We all have a ton of disapoointments in our lives. Some are large, like my mom laying in the bedroom on an oxygen machine. Some are smaller but smart anyhows, like missing out on the Burton D. Morgan Business Model Competition. I don’t really have any great wisdom or motivation for the three or four of you who take the time to read my story, however painful that may be to do sometimes.
But I do have this for you. When I was at Berkeley, I somehow stumbled on to the boxing team. From the very beginning, I sparred with people. After class in the afternoon, we would put on the gloves and take turns beating on each other.
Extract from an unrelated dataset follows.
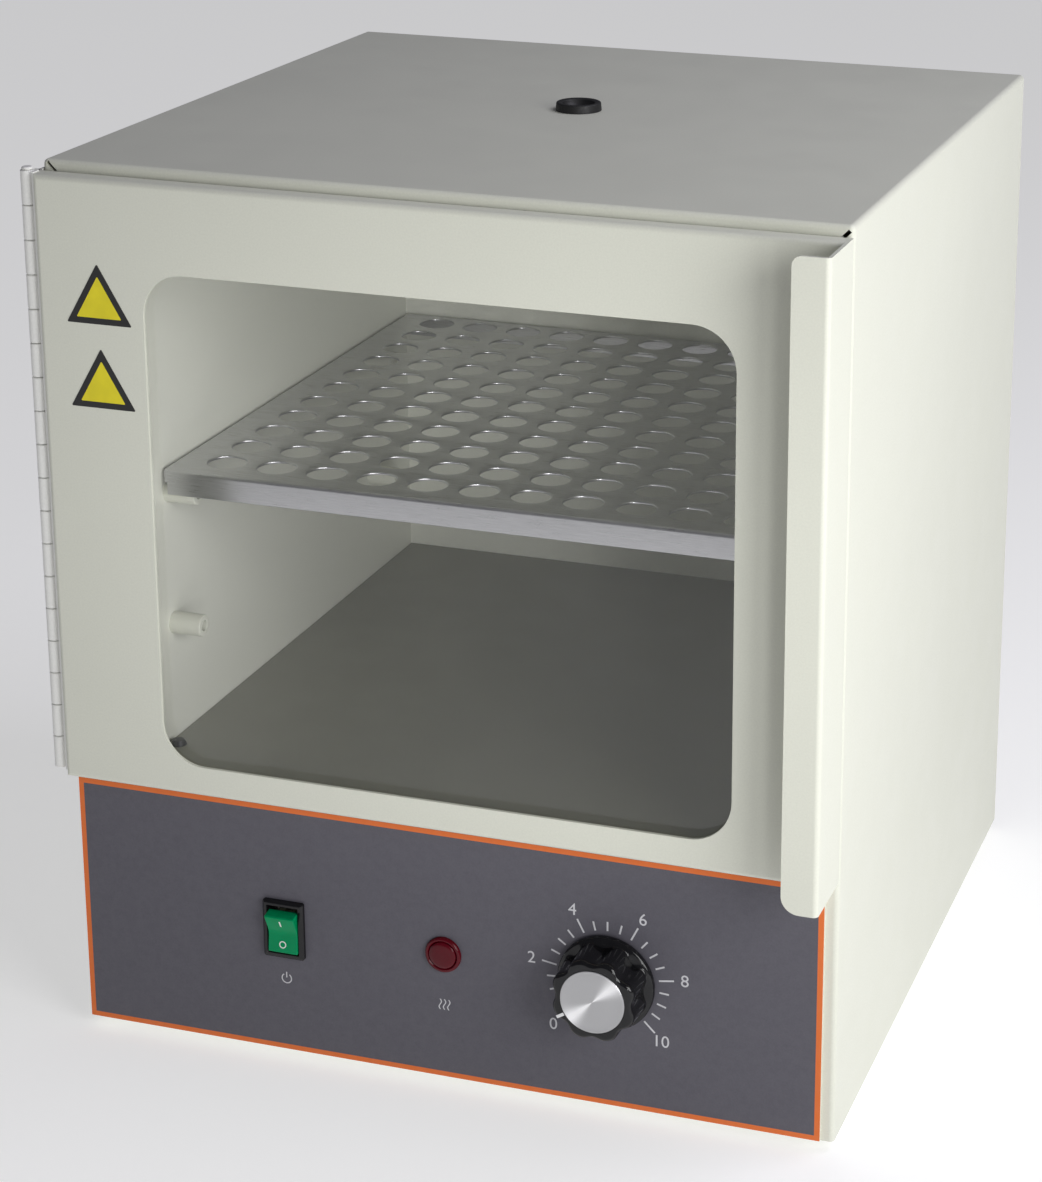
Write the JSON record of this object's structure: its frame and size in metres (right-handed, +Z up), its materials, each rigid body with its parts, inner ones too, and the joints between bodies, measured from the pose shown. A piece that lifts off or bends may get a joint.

It was great. I loved sparring. And I loved travelling around the West boxing in matches, although I lost about as much as I won. After a year or so of this, two of the coaches came up to me and said something that I’ll never forget. I can’t remember if it was Jim Riksheim, the head coach, or Floyd Salas, the auther (“Tattoo the Wicked Cross”) who helped out with the team. But one of them said –
“In all of my years, I’ve met a lot of fighters who could take a punch. But I gotta say, kid, you’re right there with the best of ‘em.”
They walked away. And I was left wondering, as I still am today – “Is it good or bad that I can take a punch?”
More than once, a ref would have to stop a fight that I was in. I would be getting pummeled in the corner, but for some reason I would not go down. I guess it was something that just never occurred to me.